The Advanced search form narrowing options include:

  • site or domain
  • terms appearing in the title of the page not just anywhere on the page
  • file type to limit by format such as .pdf

Educational or government websites

To specify that you only want pages from educational or government websites use for:

  • Australian websites
    • .edu.au – educational
    • .gov.au – government
  • United States websites
    • .edu – educational
    • .gov – government

Find more country code domains to limit your search to particular country's websites.

Organisation websites

Websites of organisations can often contain useful links to other web resources. 

To limit results to organisation websites use:

  • .org.au – for Australian organisation (e.g. NGOs)
  • .org – for the United States and international organisation websites (e.g. NGOs)

Think of a key organisation in your subject area. For example:

  • government agency
  • nongovernmental organisation
  • scholarly society
  • research institute
  • professional or business association

Find their website and see if it will guide you to other useful websites.

Other Google search tools

How Google search works gives information on how Google discovers, crawls and serves web pages.
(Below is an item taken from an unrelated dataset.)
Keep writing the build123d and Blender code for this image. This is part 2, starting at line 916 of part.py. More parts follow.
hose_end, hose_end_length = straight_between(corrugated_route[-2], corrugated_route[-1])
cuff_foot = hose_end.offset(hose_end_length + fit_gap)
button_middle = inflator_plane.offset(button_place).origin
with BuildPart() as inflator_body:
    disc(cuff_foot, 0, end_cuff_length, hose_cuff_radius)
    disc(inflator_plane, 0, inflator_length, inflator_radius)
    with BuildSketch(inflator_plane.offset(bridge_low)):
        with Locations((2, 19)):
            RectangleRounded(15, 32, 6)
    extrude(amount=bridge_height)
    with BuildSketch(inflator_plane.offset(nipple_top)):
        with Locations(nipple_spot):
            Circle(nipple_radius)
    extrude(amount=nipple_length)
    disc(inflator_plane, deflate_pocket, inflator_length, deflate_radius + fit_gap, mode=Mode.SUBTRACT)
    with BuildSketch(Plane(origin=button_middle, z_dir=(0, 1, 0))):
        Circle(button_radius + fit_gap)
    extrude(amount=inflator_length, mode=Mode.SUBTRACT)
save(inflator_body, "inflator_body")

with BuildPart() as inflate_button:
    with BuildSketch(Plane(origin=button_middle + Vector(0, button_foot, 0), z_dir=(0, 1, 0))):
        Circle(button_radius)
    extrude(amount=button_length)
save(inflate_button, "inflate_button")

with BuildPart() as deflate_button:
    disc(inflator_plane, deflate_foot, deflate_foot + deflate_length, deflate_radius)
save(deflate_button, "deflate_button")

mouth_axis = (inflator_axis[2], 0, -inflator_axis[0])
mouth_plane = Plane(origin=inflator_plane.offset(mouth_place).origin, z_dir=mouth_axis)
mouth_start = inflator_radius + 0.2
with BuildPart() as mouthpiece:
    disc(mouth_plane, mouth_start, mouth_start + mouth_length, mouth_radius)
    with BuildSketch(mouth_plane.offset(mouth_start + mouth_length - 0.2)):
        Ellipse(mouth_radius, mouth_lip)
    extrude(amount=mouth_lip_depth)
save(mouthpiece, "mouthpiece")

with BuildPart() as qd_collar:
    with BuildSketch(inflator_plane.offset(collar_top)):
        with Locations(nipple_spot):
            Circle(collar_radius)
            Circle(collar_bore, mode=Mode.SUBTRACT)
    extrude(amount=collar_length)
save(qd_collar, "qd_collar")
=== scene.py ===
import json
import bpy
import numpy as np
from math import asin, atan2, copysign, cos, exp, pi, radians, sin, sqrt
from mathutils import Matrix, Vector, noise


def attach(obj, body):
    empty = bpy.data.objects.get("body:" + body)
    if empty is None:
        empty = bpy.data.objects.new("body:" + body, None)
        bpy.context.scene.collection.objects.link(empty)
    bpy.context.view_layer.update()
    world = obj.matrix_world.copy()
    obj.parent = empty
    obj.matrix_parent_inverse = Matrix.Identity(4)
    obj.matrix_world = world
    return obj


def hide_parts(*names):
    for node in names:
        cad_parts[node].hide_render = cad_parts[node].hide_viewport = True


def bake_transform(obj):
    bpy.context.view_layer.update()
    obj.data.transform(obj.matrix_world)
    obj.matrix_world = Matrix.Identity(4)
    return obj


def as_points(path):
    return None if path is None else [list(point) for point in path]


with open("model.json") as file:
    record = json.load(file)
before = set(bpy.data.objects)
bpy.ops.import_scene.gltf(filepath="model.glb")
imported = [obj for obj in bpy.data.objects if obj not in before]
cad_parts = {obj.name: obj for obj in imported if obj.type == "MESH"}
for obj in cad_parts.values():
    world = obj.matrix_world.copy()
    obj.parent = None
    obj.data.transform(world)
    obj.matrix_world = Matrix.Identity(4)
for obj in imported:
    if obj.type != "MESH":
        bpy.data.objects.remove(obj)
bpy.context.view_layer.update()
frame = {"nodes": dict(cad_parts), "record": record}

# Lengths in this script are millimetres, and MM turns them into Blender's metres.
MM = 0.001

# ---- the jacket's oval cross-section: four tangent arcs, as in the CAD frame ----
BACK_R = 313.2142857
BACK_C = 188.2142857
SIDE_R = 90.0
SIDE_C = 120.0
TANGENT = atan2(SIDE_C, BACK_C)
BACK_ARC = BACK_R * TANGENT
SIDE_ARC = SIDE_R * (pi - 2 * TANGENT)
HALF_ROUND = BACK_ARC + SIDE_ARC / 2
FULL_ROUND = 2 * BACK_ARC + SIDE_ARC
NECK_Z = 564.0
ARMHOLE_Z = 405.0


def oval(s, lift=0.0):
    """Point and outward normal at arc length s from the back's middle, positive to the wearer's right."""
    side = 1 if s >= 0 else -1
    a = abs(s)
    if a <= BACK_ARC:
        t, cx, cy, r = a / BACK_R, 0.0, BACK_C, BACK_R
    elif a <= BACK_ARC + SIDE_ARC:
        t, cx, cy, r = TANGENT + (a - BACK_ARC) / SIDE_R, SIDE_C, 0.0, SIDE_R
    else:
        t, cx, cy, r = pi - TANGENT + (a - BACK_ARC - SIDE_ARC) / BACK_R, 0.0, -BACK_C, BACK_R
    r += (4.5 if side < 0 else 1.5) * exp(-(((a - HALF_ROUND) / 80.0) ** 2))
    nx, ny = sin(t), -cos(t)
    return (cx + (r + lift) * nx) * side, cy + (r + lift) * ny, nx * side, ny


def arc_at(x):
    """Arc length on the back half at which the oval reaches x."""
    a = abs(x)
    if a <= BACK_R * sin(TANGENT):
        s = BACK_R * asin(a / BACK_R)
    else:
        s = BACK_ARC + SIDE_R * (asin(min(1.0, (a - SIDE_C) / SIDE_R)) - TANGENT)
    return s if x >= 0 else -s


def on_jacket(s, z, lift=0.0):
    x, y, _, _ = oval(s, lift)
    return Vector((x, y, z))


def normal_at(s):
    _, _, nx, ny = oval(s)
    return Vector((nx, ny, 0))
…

Google Adwords Keyword Planner allows you to find popular search terms and improve your keyword searches. You need to register for a Google account to access the Keyword Planner.

Google Books

Google Books searches the full-text of millions of scanned books from participating publishers and libraries

Check UQ Library Search to access books you find via Google Books.  If the book is not held by UQ Library you can ask us to request or purchase it.

Google Books search

  • Advanced Search provides options to search by title, author, publisher, ISBN and more.
  • use as a discovery tool to help find obscure references or more information on partial citations
  • clicking on Find in a Library will take you to Trove. Trove provides details of the book title, author, publisher and a list of libraries where the book is available.

Full-text availability

For each book there is basic bibliographic data such as title, author, publication date and subject. Not all books are available in full-text due to copyright restrictions.

  • eBook - Free - the book is out of copyright or the publisher or author has asked to make the book fully viewable. You can view any page from the book, and if the book is in the public domain, you can download, save and print a PDF version.
  • Preview - the publisher or author has given permission for a limited number of pages from the book to be available as a preview.
  • Snippet View  - shows information about the book plus a few sentences to display your search term in context.
  • No Preview  - provides basic information about the book.

Google Books Help - learn more about using Google Books.

Ngram Viewer: graph a book phrase

Google Books Ngram Viewer displays a graph showing how phrases have occurred in a corpus (e.g. from a number of different languages) of books over selected years.  Type in any phrase or phrases and separate with a comma.  Items are case sensitive.  The below image shows trends for 'Isaac Newton, Albert Einstein, Stephen Hawking' using default settings.  For advanced search tips check What does the Ngram Viewer do?

Create your own Google Books My Library

Using the Google Books My Library you can label, review, rate, search and export books to referencing software.

 

Other search engines and subject gateways

Specialised search engines

Everyone knows Google, but there are other more specialised search engines available. They may give more useful results in some situations. 

Gateways

Also called subject directories, gateways are databases of selected, high-quality websites. The gateways are usually organised in some sort of subject hierarchy so that you can browse to find useful websites in your area.

dmoz: Open Directory Project is a well-known gateway edited by volunteers from all over the world.

The National Library of Australia lists other search engines and directories.